Cr Willis and Cr Preston spoke against the Bungendore development and Cr Willis pointed out while she agreed with Cr Preston’s comments, she also noted that in this case, water saving conditions were non-existent. She noted that the Bungendore water supply is precarious.

Inherited from previous council

Cr Preston outlined concerns with the Stage 2B North Elmslea development. These raise wider issues regarding sustainable housing development in regional towns and cities at a time of climate change, environmental constraints and housing pressures, and are therefore quoted at length here.

“Once again, this council is being asked to sign-off on a legacy zoning decision from the previous council — a legacy that I would not be proud of.

“This council is aware that water issues in Bungendore need to be addressed in order that further development in the township and surrounding areas is sustainable. “This DA does nothing to address this issue.

“This council has been made aware, through papers on the undeniable benefits of Urban Forestation, that Bungendore has a real issue. Heat maps indicate much higher than average temperatures in our urban environment than is ideal. “This DA does nothing to address this issue.

“This council has recognised a real need to address housing affordability in our region by commissioning a housing affordability strategy. House and land packages in this subdivision are already being marketed with starting prices in excess of $1 million. This DA does nothing to address this issue.

“This council has been briefed on our path to net zero emissions by 2050 and have outlined our commitment to reaching this target.

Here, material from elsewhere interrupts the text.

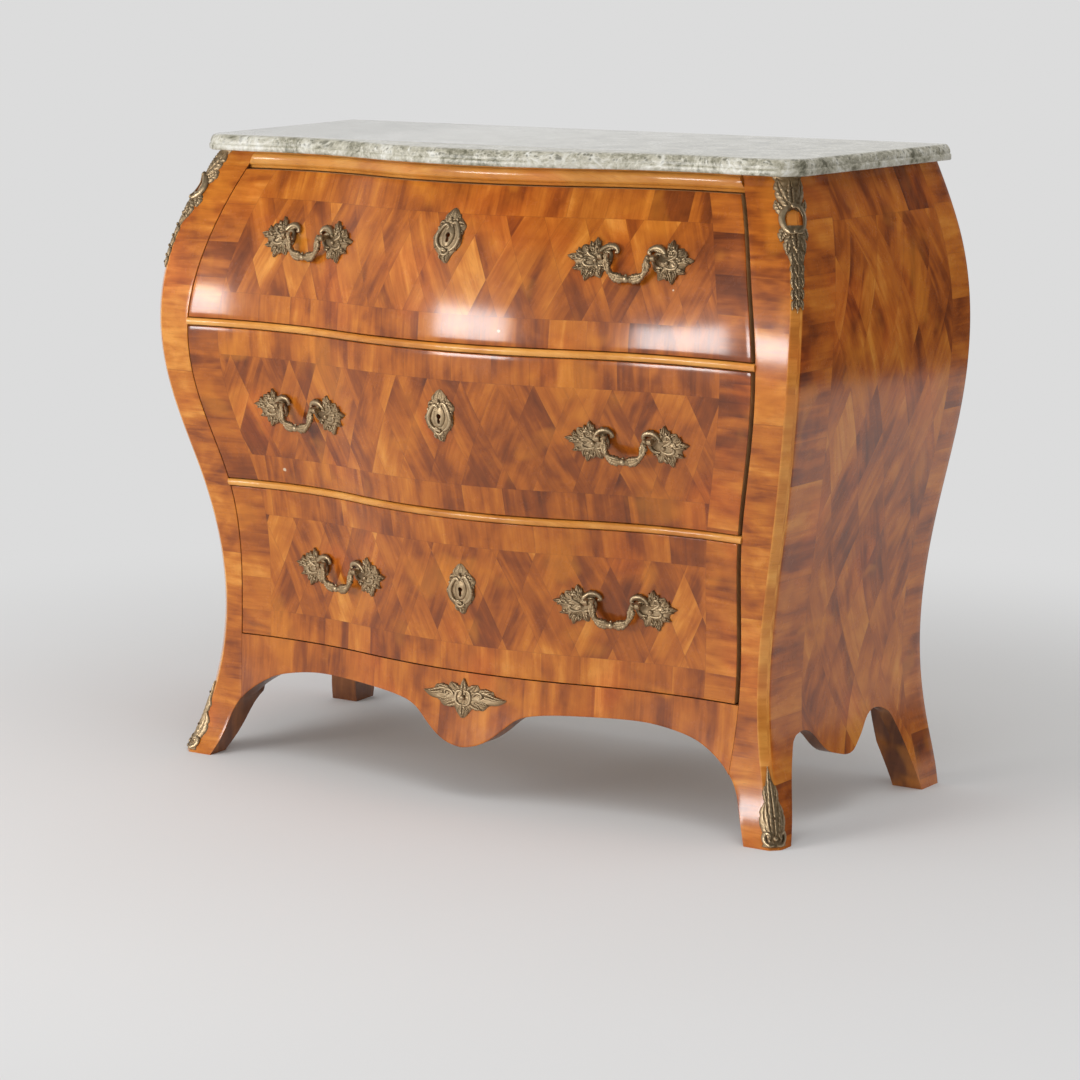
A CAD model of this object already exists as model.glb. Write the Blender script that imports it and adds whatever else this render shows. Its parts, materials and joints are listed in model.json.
import json
import math

import bmesh
import bpy
import numpy as np
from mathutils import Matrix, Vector


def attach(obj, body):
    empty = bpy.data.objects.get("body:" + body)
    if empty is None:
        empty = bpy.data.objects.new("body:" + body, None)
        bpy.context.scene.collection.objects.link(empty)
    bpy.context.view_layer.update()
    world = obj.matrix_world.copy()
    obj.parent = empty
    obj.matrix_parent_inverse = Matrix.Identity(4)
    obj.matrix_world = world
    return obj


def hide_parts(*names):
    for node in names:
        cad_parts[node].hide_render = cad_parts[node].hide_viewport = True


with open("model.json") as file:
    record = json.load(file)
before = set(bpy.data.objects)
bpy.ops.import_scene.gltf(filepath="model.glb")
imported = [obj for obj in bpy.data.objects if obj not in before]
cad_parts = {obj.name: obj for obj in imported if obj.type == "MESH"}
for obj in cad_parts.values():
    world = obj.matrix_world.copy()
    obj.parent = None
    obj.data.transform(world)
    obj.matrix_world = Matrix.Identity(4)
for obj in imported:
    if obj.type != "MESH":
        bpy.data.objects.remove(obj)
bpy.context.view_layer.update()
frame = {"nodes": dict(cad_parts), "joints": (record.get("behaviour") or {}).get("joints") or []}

# Bombe chest of drawers: looks.  Metres; front -Y, right +X, up +Z, floor at z = 0.

MM = 0.001
nodes = frame["nodes"]
DRAWERS = ("upper", "middle", "lower")

# ================================================================ the bombe form

# Height, corner arris from the middle, reach of the posts' faces to the front, inner edge of
# the posts, bow of the serpentine.  Millimetres.
OUTLINE = np.array([(0, 456.0, 176.0, 403.0, 29.0), (20, 449.4, 166.5, 384.4, 29.0),
                    (40, 442.8, 159.6, 375.3, 29.0), (60, 436.7, 154.6, 372.7, 29.0),
                    (85, 430.0, 150.0, 374.0, 29.0), (110, 424.7, 146.2, 376.3, 28.7),
                    (135, 420.7, 142.9, 378.3, 29.0), (163, 418.0, 140.0, 380.0, 30.0),
                    (190, 417.0, 138.1, 380.8, 31.5), (220, 417.7, 137.1, 381.0, 33.5),
                    (255, 420.5, 137.5, 380.9, 36.2), (290, 425.2, 139.5, 381.3, 38.9),
                    (330, 432.5, 144.1, 383.3, 41.5), (369, 441.0, 151.0, 388.0, 43.0),
                    (400, 448.5, 158.2, 394.3, 43.1), (440, 458.1, 168.5, 404.2, 42.3),
                    (476, 466.0, 177.0, 413.0, 41.0), (510, 472.1, 183.1, 419.5, 39.6),
                    (545, 476.6, 186.7, 423.5, 38.5), (583, 479.0, 187.0, 424.0, 38.0),
                    (620, 478.6, 183.1, 420.1, 38.5), (655, 475.4, 175.8, 413.1, 39.8),
                    (690, 469.0, 165.0, 404.0, 42.0), (715, 462.2, 155.2, 396.7, 44.1),
                    (740, 453.5, 144.0, 388.3, 46.0), (770, 441.3, 129.2, 376.4, 47.7),
                    (802, 427.0, 113.0, 361.0, 48.0)])
ARRIS = 11 * MM                  # width of the canted corner strip along X and Y
BOW_HALF = 165 * MM              # where the convex middle turns into the hollow beside it
BOW_SHARE = 0.6
POST_BACK_Y = -67 * MM
BACK_POST_Y = 161 * MM
BACK_Y = 224 * MM
TOP_Z = 802 * MM
BASE_Z = 163 * MM
BOARD_HALF = 4.5 * MM


def smooth_curve(knots, values):
    """Natural cubic spline through the values; returns a function of the knots' variable."""
    knots = np.asarray(knots, float)
    values = np.asarray(values, float)
    count = len(knots)
    step = np.diff(knots)
    matrix = np.eye(count)
    right = np.zeros(count)
    slope = np.diff(values) / step
    for i in range(1, count - 1):
        matrix[i, i - 1:i + 2] = step[i - 1], 2 * (step[i - 1] + step[i]), step[i]
        right[i] = 6 * (slope[i] - slope[i - 1])
    bend = np.linalg.solve(matrix, right)

    def evaluate(at):
        at = np.asarray(at, float)
        i = np.clip(np.searchsorted(knots, at) - 1, 0, count - 2)
        h = step[i]
        a = (knots[i + 1] - at) / h
        b = (at - knots[i]) / h
        cubic = ((a ** 3 - a) * bend[i] + (b ** 3 - b) * bend[i + 1]) * h * h / 6
        return a * values[i] + b * values[i + 1] + cubic
    return evaluate


def outline_curve(column):
    return smooth_curve(OUTLINE[:, 0] * MM, OUTLINE[:, column] * MM)


half_width = outline_curve(1)
reach = outline_curve(2)
opening = outline_curve(3)
bow = outline_curve(4)
SIDE_FLARE = 23 * MM             # how much further out the sides are at the back, above the feet
side_flare = smooth_curve(np.array((0, 20, 40, 60, 85, 400, 802)) * MM,
                          np.array((15, 18.6, 21, 22.3, 23, 23, 23)) * MM)


def front_y(x, z):
    """The bombe front: convex middle, hollow to either side, flat across the posts."""
    return plan_y(x, reach(z), bow(z), opening(z))


def plan_y(x, reach_, bow_, end_x):
    x = np.abs(np.asarray(x, float))
    x, reach_, bow_, end_x = np.broadcast_arrays(x, reach_, bow_, end_x)
    rise = bow_ * BOW_SHARE
    radius = (BOW_HALF ** 2 + rise ** 2) / (2 * rise)
    inside = np.minimum(x, BOW_HALF)
    middle = -(reach_ + bow_) + radius - np.sqrt(radius ** 2 - inside ** 2)
    turn = 2 * np.arctan(rise / BOW_HALF)
    turn_y = -reach_ - bow_ * (1 - BOW_SHARE)
    run = end_x - BOW_HALF
    climb = -reach_ - turn_y
    hollow_radius = np.hypot(run, climb) / (2 * np.sin(turn - np.arctan2(climb, run)))
    centre_x = BOW_HALF + hollow_radius * np.sin(turn)
    centre_y = turn_y - hollow_radius * np.cos(turn)
    beside = np.clip(x, BOW_HALF, end_x)
    hollow = centre_y + np.sqrt(hollow_radius ** 2 - (beside - centre_x) ** 2)
    return np.where(x <= BOW_HALF, middle, np.where(x < end_x, hollow, -reach_))


def side_x(y, z):
    """The right side, wider at the back than at the front."""
    front = ARRIS - reach(z)
    return half_width(z) + side_flare(z) * (y - front) / (BACK_Y - front)


def curve_points(points, count=120):
    """A smooth line through points in a plane, as (count, 2) in metres."""
    points = np.asarray(points, float) * MM
    along = np.r_[0, np.cumsum(np.hypot(*np.diff(points, axis=0).T))]
    at = np.linspace(0, along[-1], count)
    return np.c_[smooth_curve(along, points[:, 0])(at), smooth_curve(along, points[:, 1])(at)]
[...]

“Both this council and the NSW Government have produced strategy documents that encourage the preservation and expansion of greenspaces within urban areas and highlight the community and health benefits of such spaces. This DA does very little to support this.

“The land covered by this DA might well have served as an infinitely less contentious site for Bungendore High School but zoning decisions already taken have taken away this option.

“I was elected to this council based on a platform of sustainable development, a solid commitment to protecting our environment, climate action, housing affordability, additional greenspaces and a commitment to create accessible and inclusive safe play and recreational areas throughout the region.

“This development is inconsistent with those promises and I am unable to support it.”

High school need and siting

The development approval raised an issue that has been widely speculated upon in Bungendore. Adding subdivision without making a site available for community services for an increased population — such as the new high school. A resident commenting on Facebook said, “And yet — while the high school is making Bungendore more attractive for those developers — they’re not being forced to set land aside for it. Instead, it’s being ‘stolen’ from Council and the community.”

Rate increase

At the 13 April meeting, councillors voted in favour of the application to the Independent Pricing and Regulatory Tribunal (IPART) for the special rate variation of 2.5%, agreeing the extra income was necessary to meet council’s service obligations. Cr Willis mentioned last year’s suggestion for a 27.8% increase which she and others did not support, probably much to the relief of many ratepayers.

Community Strategic Plan — question about tourism, heritage, vision?

Last year’s survey, the Community Strategic Plan, was on the 27 April agenda but it was voted to defer it to the 11 May 2022 Ordinary meeting.

The Community Strategic Plan was a survey created to identify the main priorities and aspirations of ratepayers for the future of the Local Government area. Community engagement with the plan occurred during 2021, and 1,727 people contributed to the report out of the 62,239 residents in the LGA.

After a quick reading I admit to finding the results of the survey inconclusive, and await any interpretations from people who have clearly delved into it more deeply. As Emma Brooks Maher pointed out in a speech to council during the public forum, tourism and heritage did not figure prominently in the multiple choice questions of aspired outcomes for the LGA and she said the word ‘heritage’ was only used twice in the whole report.

One couldn’t help wishing that the survey questions were more extensive and the word ‘visioning’ had been used in the way the old Palerang Council had enticed residents to ‘visioning’ workshops by tapping in to their clear desire to shape their local environment.

In this particular survey, people often simply mentioned services that were lacking and not featured in the structured questionnaire, such as road maintenance and telecommunications.